Le pays de l’art et l’envers de la raison

L'artiste plasticien Abderrahim Yamou. (Khalil Nemmaoui)

TribuneLe plasticien Abderrahim Yamou expose ses œuvres récentes jusqu’au 26 octobre, à la galerie casablancaise L’Atelier 21. L’écrivain Kebir Mustapha Ammi n’a pas résisté à l’impérieuse envie de partager ce que les peintures de Yamou lui ont dit.

Le 26/09/2024 à 08h59

Yamou va à l’essentiel, il balaie avec un geste souverain tout ce qui est de l’ordre du superfétatoire ou du superflu. Rien ne demeure sur sa toile de ce que son œil a retenu et continue de retenir du monde -j’entends l’œil intérieur, celui que ne saurait entraîner le réel vers d’inutiles arguties. Cet œil -qui en a vu d’autres- soutient que le monde est un et que nous ne faisons qu’un avec lui. De l’aube inaugurale jusqu’au soir vers lequel nous cheminons tous inexorablement et sans gloire.

Yamou sait que la peinture -comme la poésie- est l’art de se glisser par les portes invisibles dans l’âme et le corps de ce qu’on appelle le réel pour questionner le bien-fondé de notre présence au monde.

Il sait que peindre, c’est traverser l’enchevêtrement des formes. C’est déblayer sans cesse, pour faire table rase de l’inextricable et trouver une porte ainsi que les clefs qui ouvrent cette porte.

Peindre, c’est une bataille de tous les instants avec les éléments. Avec la lumière. Avec l’eau. Avec le feu. C’est de ces éléments décisifs -sous-jacents lorsqu’ils ne transparaissent pas- que jaillit la raison. Les émotions -source et berceau de la peinture- sont le pays de l’art et l’envers de la raison.

Peindre, c’est croiser avec une rage irréfragable les questions fondamentales, comme on croiserait le fer avec ses démons, pour dire rien moins que la vie. Car il y a une radicalité dans l’art. Le désir premier de l’art, ne l’oublions pas, est de renverser le réel pour en livrer les visages cachés.

L’esthétique est une géométrie de la souffrance et de la possession par l’arrachement. Toutes les stratégies pour se réapproprier le monde sont contenues dans ce postulat. C’est cela qui donne son sens au geste de l’artiste.

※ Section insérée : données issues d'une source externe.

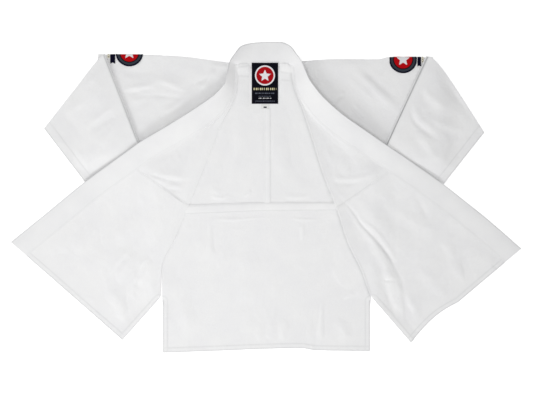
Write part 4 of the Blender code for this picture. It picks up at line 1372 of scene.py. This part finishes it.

Yamou pose son regard sur les hasards qui bâtissent la vie. Sur un végétal obsessionnel, tentaculaire et incandescent. Et cela bâtit une œuvre qui dit le monde et l’œil de celui qui en fait le récit inquiet.

C’est avec cela que l’artiste atteint l’acmé de son art, pour livrer comme un aveu la nature et l’éblouissement de son trait qui dissèque les échos sibyllins de ce que nous sommes.

L’œuvre de Yamou est une peinture qui ne parle que de la vie, mais elle n’exclut pas la mort. Elle pose des lignes irrévocables et suit le règne végétal, dans sa simplicité première, jusqu’à son ultime flamboiement où elle trouve son dénouement.

Tout cela ressemble à ce que nous fûmes et ce que nous sommes condamnés à être, tout cela est une peinture élégante et précise posée en face de nous comme un miroir de notre devenir.